→ SET TASK
Can you write out all of the material below, word for word?

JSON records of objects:
□ □ □ □ □

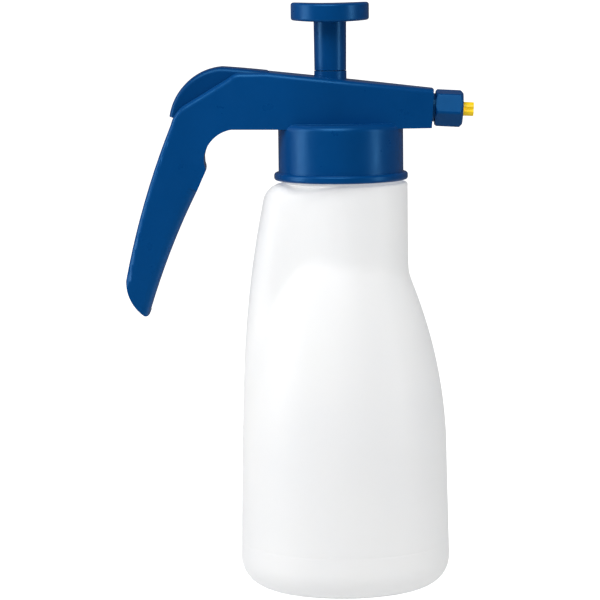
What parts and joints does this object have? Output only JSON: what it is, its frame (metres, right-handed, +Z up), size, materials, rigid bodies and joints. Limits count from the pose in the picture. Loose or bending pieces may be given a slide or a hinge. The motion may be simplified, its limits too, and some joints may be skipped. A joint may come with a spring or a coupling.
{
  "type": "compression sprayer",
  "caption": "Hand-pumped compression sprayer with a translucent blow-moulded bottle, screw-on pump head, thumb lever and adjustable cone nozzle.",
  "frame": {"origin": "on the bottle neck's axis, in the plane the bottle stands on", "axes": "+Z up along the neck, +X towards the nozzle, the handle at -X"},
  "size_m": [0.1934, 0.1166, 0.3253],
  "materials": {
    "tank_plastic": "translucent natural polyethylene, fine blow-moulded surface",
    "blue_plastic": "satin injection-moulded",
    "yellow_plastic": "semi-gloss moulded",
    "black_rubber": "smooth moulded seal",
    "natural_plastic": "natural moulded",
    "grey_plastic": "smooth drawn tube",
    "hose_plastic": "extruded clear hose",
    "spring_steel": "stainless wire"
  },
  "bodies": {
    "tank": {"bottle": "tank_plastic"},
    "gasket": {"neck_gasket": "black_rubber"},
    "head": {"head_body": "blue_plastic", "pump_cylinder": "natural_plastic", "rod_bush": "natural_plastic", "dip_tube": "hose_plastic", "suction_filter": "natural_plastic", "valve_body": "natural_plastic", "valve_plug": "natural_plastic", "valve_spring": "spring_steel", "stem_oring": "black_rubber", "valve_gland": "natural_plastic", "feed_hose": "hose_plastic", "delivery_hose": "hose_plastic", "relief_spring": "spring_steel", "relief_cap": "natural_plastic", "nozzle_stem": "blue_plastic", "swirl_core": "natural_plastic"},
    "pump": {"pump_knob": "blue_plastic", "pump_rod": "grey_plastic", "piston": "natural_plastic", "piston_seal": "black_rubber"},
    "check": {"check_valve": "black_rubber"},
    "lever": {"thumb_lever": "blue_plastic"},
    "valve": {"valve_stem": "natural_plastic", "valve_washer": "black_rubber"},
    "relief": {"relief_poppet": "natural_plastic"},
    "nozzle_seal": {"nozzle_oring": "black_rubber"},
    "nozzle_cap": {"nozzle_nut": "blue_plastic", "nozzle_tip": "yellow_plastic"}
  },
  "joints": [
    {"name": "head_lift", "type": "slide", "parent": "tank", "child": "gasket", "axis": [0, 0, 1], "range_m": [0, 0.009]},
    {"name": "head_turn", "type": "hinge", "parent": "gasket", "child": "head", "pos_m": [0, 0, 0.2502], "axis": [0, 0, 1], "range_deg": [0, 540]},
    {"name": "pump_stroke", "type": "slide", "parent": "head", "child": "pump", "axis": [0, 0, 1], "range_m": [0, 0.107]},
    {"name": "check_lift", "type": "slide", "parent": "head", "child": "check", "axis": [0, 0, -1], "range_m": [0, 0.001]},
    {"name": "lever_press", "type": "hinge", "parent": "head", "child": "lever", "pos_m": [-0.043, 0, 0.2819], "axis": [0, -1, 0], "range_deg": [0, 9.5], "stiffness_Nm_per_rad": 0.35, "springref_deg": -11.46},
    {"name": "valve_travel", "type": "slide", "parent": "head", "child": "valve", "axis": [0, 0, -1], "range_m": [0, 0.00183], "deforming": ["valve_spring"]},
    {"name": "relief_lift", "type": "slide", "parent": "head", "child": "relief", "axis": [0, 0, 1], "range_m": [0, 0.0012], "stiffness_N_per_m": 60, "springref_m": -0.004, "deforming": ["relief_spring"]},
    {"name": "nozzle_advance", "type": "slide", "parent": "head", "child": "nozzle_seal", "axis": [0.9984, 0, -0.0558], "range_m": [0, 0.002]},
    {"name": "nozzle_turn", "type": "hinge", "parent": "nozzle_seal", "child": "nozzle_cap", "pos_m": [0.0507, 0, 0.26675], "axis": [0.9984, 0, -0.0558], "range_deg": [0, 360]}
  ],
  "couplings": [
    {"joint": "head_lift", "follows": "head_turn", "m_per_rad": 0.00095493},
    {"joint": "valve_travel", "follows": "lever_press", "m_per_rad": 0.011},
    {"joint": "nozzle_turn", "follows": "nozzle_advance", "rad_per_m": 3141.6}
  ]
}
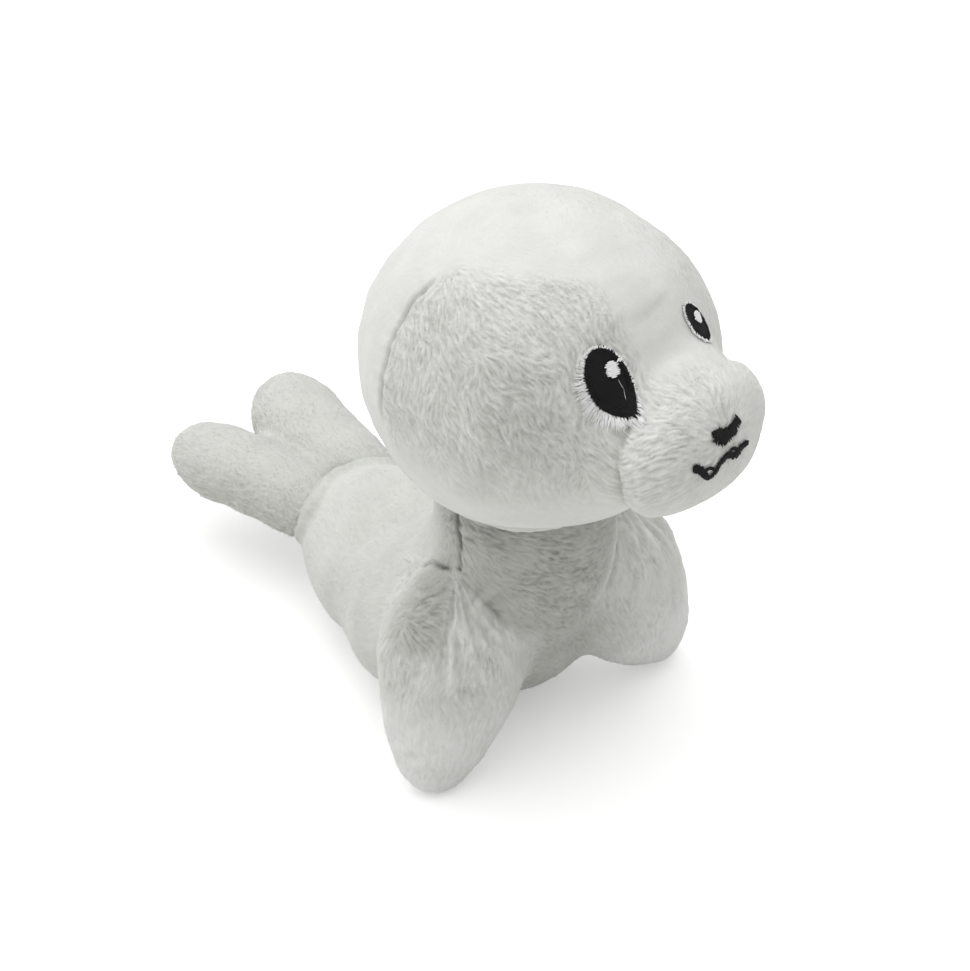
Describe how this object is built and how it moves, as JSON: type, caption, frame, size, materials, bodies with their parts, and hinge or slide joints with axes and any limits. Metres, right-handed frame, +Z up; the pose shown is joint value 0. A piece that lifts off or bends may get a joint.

□ □ □ □ □

→ TASK RESULT
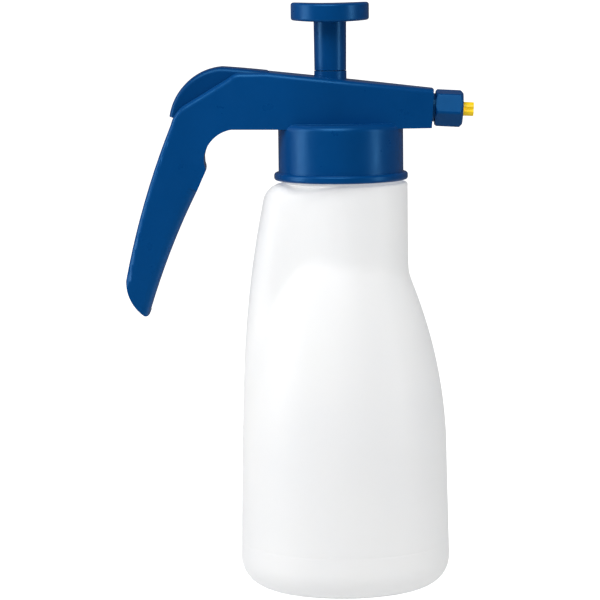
What parts and joints does this object have? Output only JSON: what it is, its frame (metres, right-handed, +Z up), size, materials, rigid bodies and joints. Limits count from the pose in the picture. Loose or bending pieces may be given a slide or a hinge. The motion may be simplified, its limits too, and some joints may be skipped. A joint may come with a spring or a coupling.
{
  "type": "compression sprayer",
  "caption": "Hand-pumped compression sprayer with a translucent blow-moulded bottle, screw-on pump head, thumb lever and adjustable cone nozzle.",
  "frame": {"origin": "on the bottle neck's axis, in the plane the bottle stands on", "axes": "+Z up along the neck, +X towards the nozzle, the handle at -X"},
  "size_m": [0.1934, 0.1166, 0.3253],
  "materials": {
    "tank_plastic": "translucent natural polyethylene, fine blow-moulded surface",
    "blue_plastic": "satin injection-moulded",
    "yellow_plastic": "semi-gloss moulded",
    "black_rubber": "smooth moulded seal",
    "natural_plastic": "natural moulded",
    "grey_plastic": "smooth drawn tube",
    "hose_plastic": "extruded clear hose",
    "spring_steel": "stainless wire"
  },
  "bodies": {
    "tank": {"bottle": "tank_plastic"},
    "gasket": {"neck_gasket": "black_rubber"},
    "head": {"head_body": "blue_plastic", "pump_cylinder": "natural_plastic", "rod_bush": "natural_plastic", "dip_tube": "hose_plastic", "suction_filter": "natural_plastic", "valve_body": "natural_plastic", "valve_plug": "natural_plastic", "valve_spring": "spring_steel", "stem_oring": "black_rubber", "valve_gland": "natural_plastic", "feed_hose": "hose_plastic", "delivery_hose": "hose_plastic", "relief_spring": "spring_steel", "relief_cap": "natural_plastic", "nozzle_stem": "blue_plastic", "swirl_core": "natural_plastic"},
    "pump": {"pump_knob": "blue_plastic", "pump_rod": "grey_plastic", "piston": "natural_plastic", "piston_seal": "black_rubber"},
    "check": {"check_valve": "black_rubber"},
    "lever": {"thumb_lever": "blue_plastic"},
    "valve": {"valve_stem": "natural_plastic", "valve_washer": "black_rubber"},
    "relief": {"relief_poppet": "natural_plastic"},
    "nozzle_seal": {"nozzle_oring": "black_rubber"},
    "nozzle_cap": {"nozzle_nut": "blue_plastic", "nozzle_tip": "yellow_plastic"}
  },
  "joints": [
    {"name": "head_lift", "type": "slide", "parent": "tank", "child": "gasket", "axis": [0, 0, 1], "range_m": [0, 0.009]},
    {"name": "head_turn", "type": "hinge", "parent": "gasket", "child": "head", "pos_m": [0, 0, 0.2502], "axis": [0, 0, 1], "range_deg": [0, 540]},
    {"name": "pump_stroke", "type": "slide", "parent": "head", "child": "pump", "axis": [0, 0, 1], "range_m": [0, 0.107]},
    {"name": "check_lift", "type": "slide", "parent": "head", "child": "check", "axis": [0, 0, -1], "range_m": [0, 0.001]},
    {"name": "lever_press", "type": "hinge", "parent": "head", "child": "lever", "pos_m": [-0.043, 0, 0.2819], "axis": [0, -1, 0], "range_deg": [0, 9.5], "stiffness_Nm_per_rad": 0.35, "springref_deg": -11.46},
    {"name": "valve_travel", "type": "slide", "parent": "head", "child": "valve", "axis": [0, 0, -1], "range_m": [0, 0.00183], "deforming": ["valve_spring"]},
    {"name": "relief_lift", "type": "slide", "parent": "head", "child": "relief", "axis": [0, 0, 1], "range_m": [0, 0.0012], "stiffness_N_per_m": 60, "springref_m": -0.004, "deforming": ["relief_spring"]},
    {"name": "nozzle_advance", "type": "slide", "parent": "head", "child": "nozzle_seal", "axis": [0.9984, 0, -0.0558], "range_m": [0, 0.002]},
    {"name": "nozzle_turn", "type": "hinge", "parent": "nozzle_seal", "child": "nozzle_cap", "pos_m": [0.0507, 0, 0.26675], "axis": [0.9984, 0, -0.0558], "range_deg": [0, 360]}
  ],
  "couplings": [
    {"joint": "head_lift", "follows": "head_turn", "m_per_rad": 0.00095493},
    {"joint": "valve_travel", "follows": "lever_press", "m_per_rad": 0.011},
    {"joint": "nozzle_turn", "follows": "nozzle_advance", "rad_per_m": 3141.6}
  ]
}
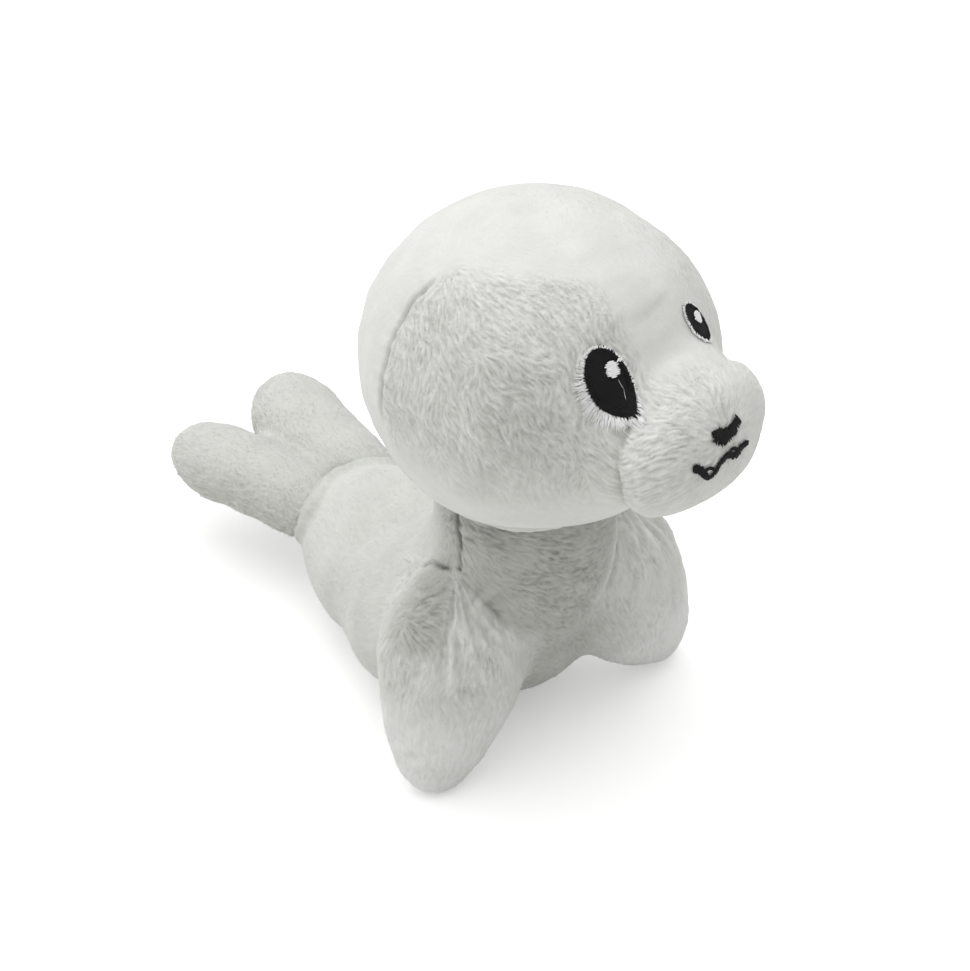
Describe how this object is built and how it moves, as JSON: type, caption, frame, size, materials, bodies with their parts, and hinge or slide joints with axes and any limits. Metres, right-handed frame, +Z up; the pose shown is joint value 0. A piece that lifts off or bends may get a joint.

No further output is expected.